THE EXERCISE> Below is a listing; reproduce each line of it exactly.

DATASET CONTENT>
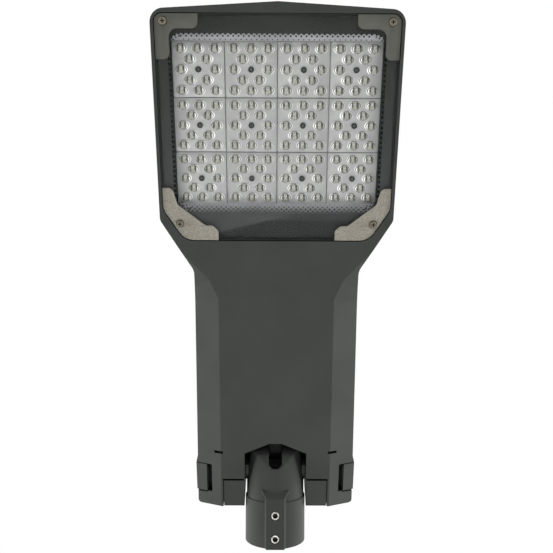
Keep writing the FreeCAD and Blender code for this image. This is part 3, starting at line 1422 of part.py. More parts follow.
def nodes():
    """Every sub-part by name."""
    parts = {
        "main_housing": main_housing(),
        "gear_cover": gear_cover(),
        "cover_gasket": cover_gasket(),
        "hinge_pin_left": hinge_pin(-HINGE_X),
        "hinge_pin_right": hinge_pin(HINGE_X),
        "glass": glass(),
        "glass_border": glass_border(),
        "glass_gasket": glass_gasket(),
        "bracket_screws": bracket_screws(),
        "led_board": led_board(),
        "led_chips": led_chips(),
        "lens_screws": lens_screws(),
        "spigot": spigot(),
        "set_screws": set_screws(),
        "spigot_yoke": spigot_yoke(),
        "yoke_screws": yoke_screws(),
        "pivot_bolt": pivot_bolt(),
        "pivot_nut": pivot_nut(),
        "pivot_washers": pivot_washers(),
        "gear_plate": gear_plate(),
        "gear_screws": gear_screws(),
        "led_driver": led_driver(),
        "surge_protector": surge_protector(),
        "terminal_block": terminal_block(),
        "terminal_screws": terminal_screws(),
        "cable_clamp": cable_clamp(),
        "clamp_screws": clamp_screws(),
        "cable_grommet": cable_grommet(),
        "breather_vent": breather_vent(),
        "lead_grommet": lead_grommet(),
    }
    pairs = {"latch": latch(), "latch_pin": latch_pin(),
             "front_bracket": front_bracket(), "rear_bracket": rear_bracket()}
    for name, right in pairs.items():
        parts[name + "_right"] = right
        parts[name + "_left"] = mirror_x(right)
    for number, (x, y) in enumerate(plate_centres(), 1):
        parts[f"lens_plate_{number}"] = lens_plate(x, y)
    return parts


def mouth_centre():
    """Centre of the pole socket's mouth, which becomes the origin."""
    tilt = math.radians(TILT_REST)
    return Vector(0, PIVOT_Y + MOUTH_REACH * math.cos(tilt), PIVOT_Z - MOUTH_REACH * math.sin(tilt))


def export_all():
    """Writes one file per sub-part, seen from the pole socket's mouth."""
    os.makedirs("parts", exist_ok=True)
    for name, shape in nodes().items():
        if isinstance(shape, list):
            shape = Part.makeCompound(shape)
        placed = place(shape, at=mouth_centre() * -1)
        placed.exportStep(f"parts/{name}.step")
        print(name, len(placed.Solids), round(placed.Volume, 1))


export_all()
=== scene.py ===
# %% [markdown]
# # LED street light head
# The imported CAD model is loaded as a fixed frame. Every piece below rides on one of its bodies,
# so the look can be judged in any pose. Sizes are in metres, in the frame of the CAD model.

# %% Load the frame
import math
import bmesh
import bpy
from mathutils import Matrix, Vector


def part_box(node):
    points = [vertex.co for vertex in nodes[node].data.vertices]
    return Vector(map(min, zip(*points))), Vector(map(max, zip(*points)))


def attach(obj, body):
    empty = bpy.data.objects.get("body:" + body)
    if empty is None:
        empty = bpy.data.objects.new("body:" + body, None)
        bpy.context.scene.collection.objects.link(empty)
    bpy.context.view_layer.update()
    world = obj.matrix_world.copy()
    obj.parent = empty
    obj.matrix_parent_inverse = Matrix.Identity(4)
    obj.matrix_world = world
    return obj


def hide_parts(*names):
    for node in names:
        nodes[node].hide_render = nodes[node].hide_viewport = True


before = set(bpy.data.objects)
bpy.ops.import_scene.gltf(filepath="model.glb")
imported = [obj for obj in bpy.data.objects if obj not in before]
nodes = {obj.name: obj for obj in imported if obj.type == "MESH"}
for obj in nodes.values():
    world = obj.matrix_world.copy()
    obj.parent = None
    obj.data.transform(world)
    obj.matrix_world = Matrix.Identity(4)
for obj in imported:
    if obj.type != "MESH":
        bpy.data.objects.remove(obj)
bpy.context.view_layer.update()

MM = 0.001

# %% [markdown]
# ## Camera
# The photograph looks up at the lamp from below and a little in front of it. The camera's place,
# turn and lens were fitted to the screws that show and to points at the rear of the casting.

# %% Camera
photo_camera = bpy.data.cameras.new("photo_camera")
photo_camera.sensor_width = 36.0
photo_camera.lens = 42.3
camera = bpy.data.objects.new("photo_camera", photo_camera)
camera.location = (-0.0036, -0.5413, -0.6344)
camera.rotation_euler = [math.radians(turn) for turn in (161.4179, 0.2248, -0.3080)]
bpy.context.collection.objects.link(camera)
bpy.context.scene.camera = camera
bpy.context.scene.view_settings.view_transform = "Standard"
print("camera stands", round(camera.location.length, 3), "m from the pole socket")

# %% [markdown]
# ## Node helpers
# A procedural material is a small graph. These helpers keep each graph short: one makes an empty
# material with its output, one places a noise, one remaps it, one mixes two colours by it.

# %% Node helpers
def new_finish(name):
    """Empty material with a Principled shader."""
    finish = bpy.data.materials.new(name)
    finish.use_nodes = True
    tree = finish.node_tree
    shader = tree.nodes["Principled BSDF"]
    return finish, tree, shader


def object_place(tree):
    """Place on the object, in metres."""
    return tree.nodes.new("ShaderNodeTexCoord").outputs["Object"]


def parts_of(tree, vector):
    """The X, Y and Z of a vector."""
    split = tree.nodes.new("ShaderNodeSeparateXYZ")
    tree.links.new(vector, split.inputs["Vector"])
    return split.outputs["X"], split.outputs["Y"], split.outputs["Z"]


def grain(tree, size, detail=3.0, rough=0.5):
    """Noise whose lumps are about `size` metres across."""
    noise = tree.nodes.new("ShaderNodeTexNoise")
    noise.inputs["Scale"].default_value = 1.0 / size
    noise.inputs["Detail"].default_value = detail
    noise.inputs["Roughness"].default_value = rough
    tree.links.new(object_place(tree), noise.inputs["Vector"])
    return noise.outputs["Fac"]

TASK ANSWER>
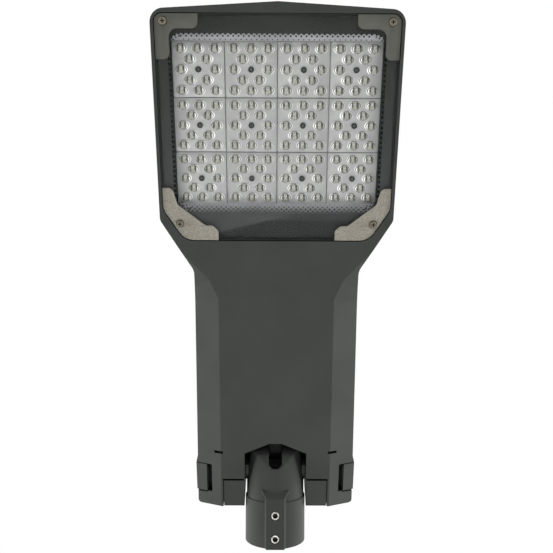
Keep writing the FreeCAD and Blender code for this image. This is part 3, starting at line 1422 of part.py. More parts follow.
def nodes():
    """Every sub-part by name."""
    parts = {
        "main_housing": main_housing(),
        "gear_cover": gear_cover(),
        "cover_gasket": cover_gasket(),
        "hinge_pin_left": hinge_pin(-HINGE_X),
        "hinge_pin_right": hinge_pin(HINGE_X),
        "glass": glass(),
        "glass_border": glass_border(),
        "glass_gasket": glass_gasket(),
        "bracket_screws": bracket_screws(),
        "led_board": led_board(),
        "led_chips": led_chips(),
        "lens_screws": lens_screws(),
        "spigot": spigot(),
        "set_screws": set_screws(),
        "spigot_yoke": spigot_yoke(),
        "yoke_screws": yoke_screws(),
        "pivot_bolt": pivot_bolt(),
        "pivot_nut": pivot_nut(),
        "pivot_washers": pivot_washers(),
        "gear_plate": gear_plate(),
        "gear_screws": gear_screws(),
        "led_driver": led_driver(),
        "surge_protector": surge_protector(),
        "terminal_block": terminal_block(),
        "terminal_screws": terminal_screws(),
        "cable_clamp": cable_clamp(),
        "clamp_screws": clamp_screws(),
        "cable_grommet": cable_grommet(),
        "breather_vent": breather_vent(),
        "lead_grommet": lead_grommet(),
    }
    pairs = {"latch": latch(), "latch_pin": latch_pin(),
             "front_bracket": front_bracket(), "rear_bracket": rear_bracket()}
    for name, right in pairs.items():
        parts[name + "_right"] = right
        parts[name + "_left"] = mirror_x(right)
    for number, (x, y) in enumerate(plate_centres(), 1):
        parts[f"lens_plate_{number}"] = lens_plate(x, y)
    return parts


def mouth_centre():
    """Centre of the pole socket's mouth, which becomes the origin."""
    tilt = math.radians(TILT_REST)
    return Vector(0, PIVOT_Y + MOUTH_REACH * math.cos(tilt), PIVOT_Z - MOUTH_REACH * math.sin(tilt))


def export_all():
    """Writes one file per sub-part, seen from the pole socket's mouth."""
    os.makedirs("parts", exist_ok=True)
    for name, shape in nodes().items():
        if isinstance(shape, list):
            shape = Part.makeCompound(shape)
        placed = place(shape, at=mouth_centre() * -1)
        placed.exportStep(f"parts/{name}.step")
        print(name, len(placed.Solids), round(placed.Volume, 1))


export_all()
=== scene.py ===
# %% [markdown]
# # LED street light head
# The imported CAD model is loaded as a fixed frame. Every piece below rides on one of its bodies,
# so the look can be judged in any pose. Sizes are in metres, in the frame of the CAD model.

# %% Load the frame
import math
import bmesh
import bpy
from mathutils import Matrix, Vector


def part_box(node):
    points = [vertex.co for vertex in nodes[node].data.vertices]
    return Vector(map(min, zip(*points))), Vector(map(max, zip(*points)))


def attach(obj, body):
    empty = bpy.data.objects.get("body:" + body)
    if empty is None:
        empty = bpy.data.objects.new("body:" + body, None)
        bpy.context.scene.collection.objects.link(empty)
    bpy.context.view_layer.update()
    world = obj.matrix_world.copy()
    obj.parent = empty
    obj.matrix_parent_inverse = Matrix.Identity(4)
    obj.matrix_world = world
    return obj


def hide_parts(*names):
    for node in names:
        nodes[node].hide_render = nodes[node].hide_viewport = True


before = set(bpy.data.objects)
bpy.ops.import_scene.gltf(filepath="model.glb")
imported = [obj for obj in bpy.data.objects if obj not in before]
nodes = {obj.name: obj for obj in imported if obj.type == "MESH"}
for obj in nodes.values():
    world = obj.matrix_world.copy()
    obj.parent = None
    obj.data.transform(world)
    obj.matrix_world = Matrix.Identity(4)
for obj in imported:
    if obj.type != "MESH":
        bpy.data.objects.remove(obj)
bpy.context.view_layer.update()

MM = 0.001

# %% [markdown]
# ## Camera
# The photograph looks up at the lamp from below and a little in front of it. The camera's place,
# turn and lens were fitted to the screws that show and to points at the rear of the casting.

# %% Camera
photo_camera = bpy.data.cameras.new("photo_camera")
photo_camera.sensor_width = 36.0
photo_camera.lens = 42.3
camera = bpy.data.objects.new("photo_camera", photo_camera)
camera.location = (-0.0036, -0.5413, -0.6344)
camera.rotation_euler = [math.radians(turn) for turn in (161.4179, 0.2248, -0.3080)]
bpy.context.collection.objects.link(camera)
bpy.context.scene.camera = camera
bpy.context.scene.view_settings.view_transform = "Standard"
print("camera stands", round(camera.location.length, 3), "m from the pole socket")

# %% [markdown]
# ## Node helpers
# A procedural material is a small graph. These helpers keep each graph short: one makes an empty
# material with its output, one places a noise, one remaps it, one mixes two colours by it.

# %% Node helpers
def new_finish(name):
    """Empty material with a Principled shader."""
    finish = bpy.data.materials.new(name)
    finish.use_nodes = True
    tree = finish.node_tree
    shader = tree.nodes["Principled BSDF"]
    return finish, tree, shader


def object_place(tree):
    """Place on the object, in metres."""
    return tree.nodes.new("ShaderNodeTexCoord").outputs["Object"]


def parts_of(tree, vector):
    """The X, Y and Z of a vector."""
    split = tree.nodes.new("ShaderNodeSeparateXYZ")
    tree.links.new(vector, split.inputs["Vector"])
    return split.outputs["X"], split.outputs["Y"], split.outputs["Z"]


def grain(tree, size, detail=3.0, rough=0.5):
    """Noise whose lumps are about `size` metres across."""
    noise = tree.nodes.new("ShaderNodeTexNoise")
    noise.inputs["Scale"].default_value = 1.0 / size
    noise.inputs["Detail"].default_value = detail
    noise.inputs["Roughness"].default_value = rough
    tree.links.new(object_place(tree), noise.inputs["Vector"])
    return noise.outputs["Fac"]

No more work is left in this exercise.